Just as before, participants were randomly assigned to different focus groups. This time, the external-focus group was asked to “focus on the red markers (tape placed in front of the feet) and try to keep the markers at the same height,” whereas the internal-focus group was asked to “focus on their feet and try to keep them at the same height.” Note that both groups looked straight ahead because Wulf did not want a visual focus on feet versus tape to be confused with the intended mental focus. In contrast to the ski-simulator experiment, these groups made similar improvements to their balance over the first two days of the study, when cues were present; however, on day 3, when the cues were removed, the external-focus group pushed ahead once again, achieving a net improvement in balance that was greater than that of the internal-focus group.

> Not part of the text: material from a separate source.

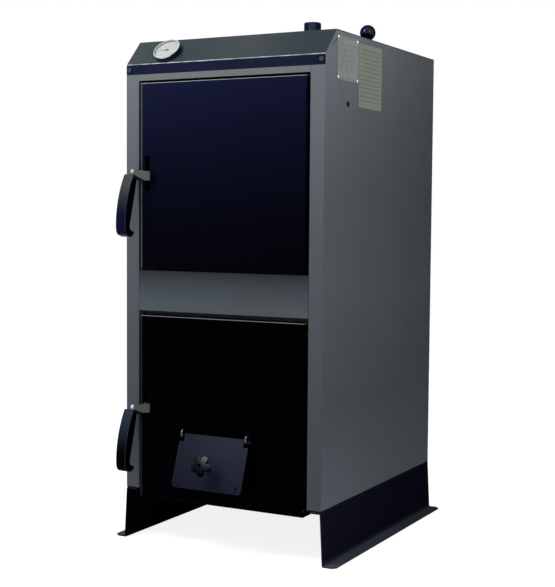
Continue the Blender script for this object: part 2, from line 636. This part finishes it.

With undeniable proof in hand, Wulf and colleagues went back to the Journal of Motor Behavior, who later published “Instructions for Motor Learning: Differential Effects of Internal Versus External Focus of Attention” (82) in the summer of 1998, two years after Wulf had gone windsurfing. At the time, these findings likely seemed nuanced and limited in application. Just as the reviewers had questioned Wulf's initial findings, you couldn't blame a coach for asking what focusing on wheels or little pieces of red tape had to do with improving their athletes' performance. However, as coaches would soon realize, wheels and tape were just the beginning, for hidden inside these simple cues was the language of coaching.